RewindUpdated at Oct 22, 2025, 10:07
*Rewind* by Jeffrey Calhoun is a dark, introspective coming‑of‑age novel that blurs the line between psychological realism and surreal horror.
The story follows William Woodruff,, a teenager growing up in a fractured family marked by neglect, addiction, and handed‑down violence. After enduring emotional and physical trauma, William begins to lose his grip on reality—hears voices, experiences blackouts, and forgets entire years of his life. Doctors diagnose him with *retrograde amnesia* and later *encephalopathy*, but the true cause lies in deep psychological and generational wounds.

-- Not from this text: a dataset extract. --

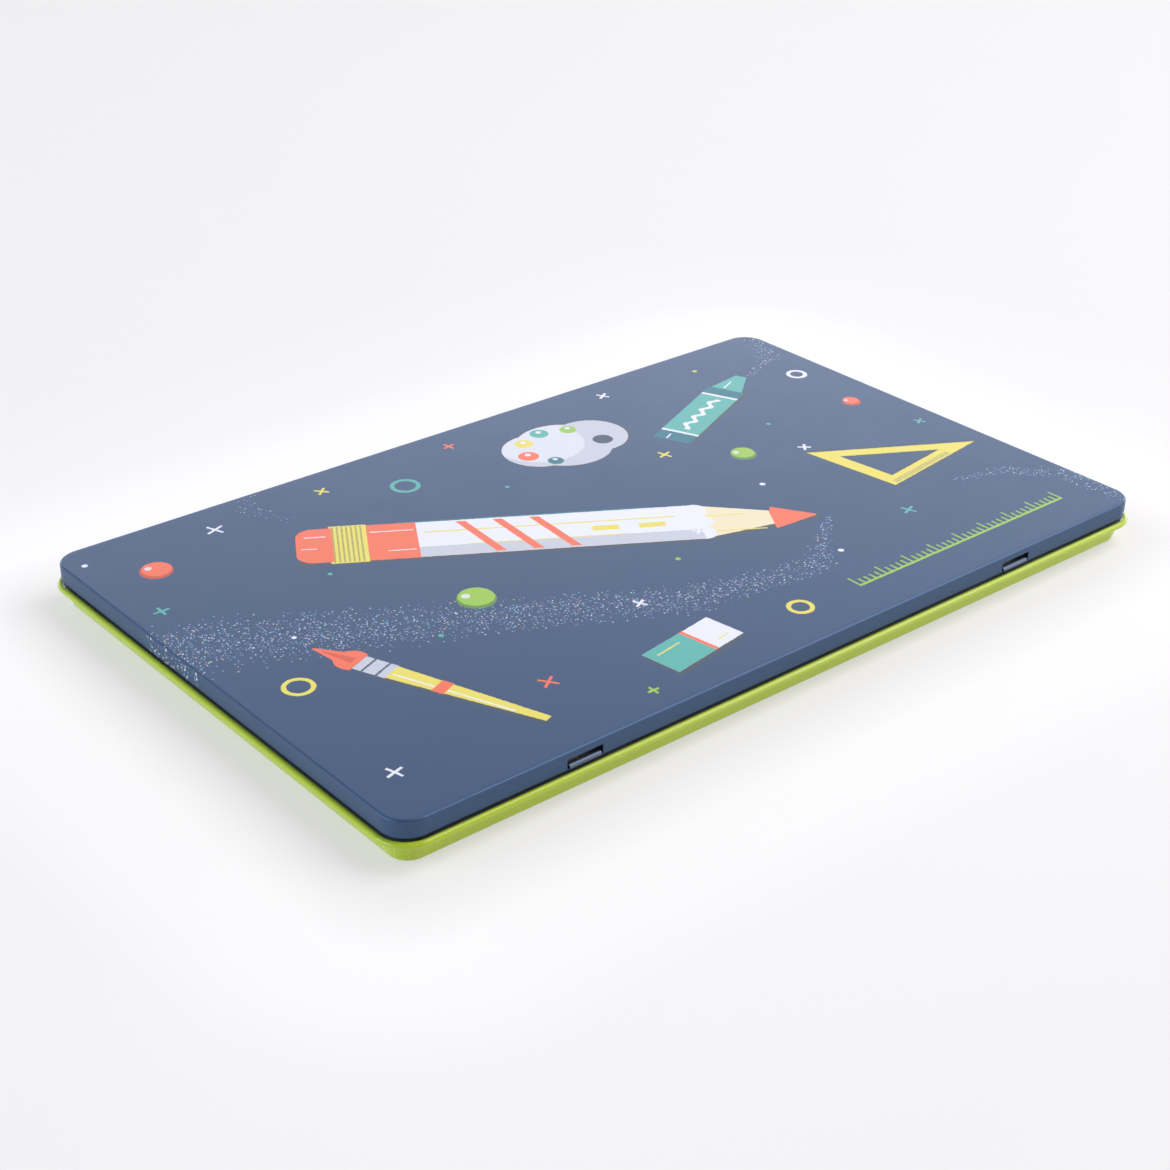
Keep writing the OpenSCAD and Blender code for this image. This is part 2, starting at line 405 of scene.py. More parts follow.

Narrated in fragmented, time‑bending vignettes, the book weaves together visits from his troubled grandfather, memories of his best friend Toby’s persecution for being gay, and his relationship with Maya, a girl who becomes both his anchor and his mirror. As William’s perception deteriorates, hallucination and memory merge, forcing him to confront whether his “rewind” wish—a desire to start life over—is real or a symbol of psychotic collapse.
Through its nonlinear structure and shifting tone—part confession, part fever dream—*Rewind* explores trauma, mental illness, love, and survival. It’s less about the events themselves than about how memory distorts them, asking what remains of a person when the mind rewrites its own story.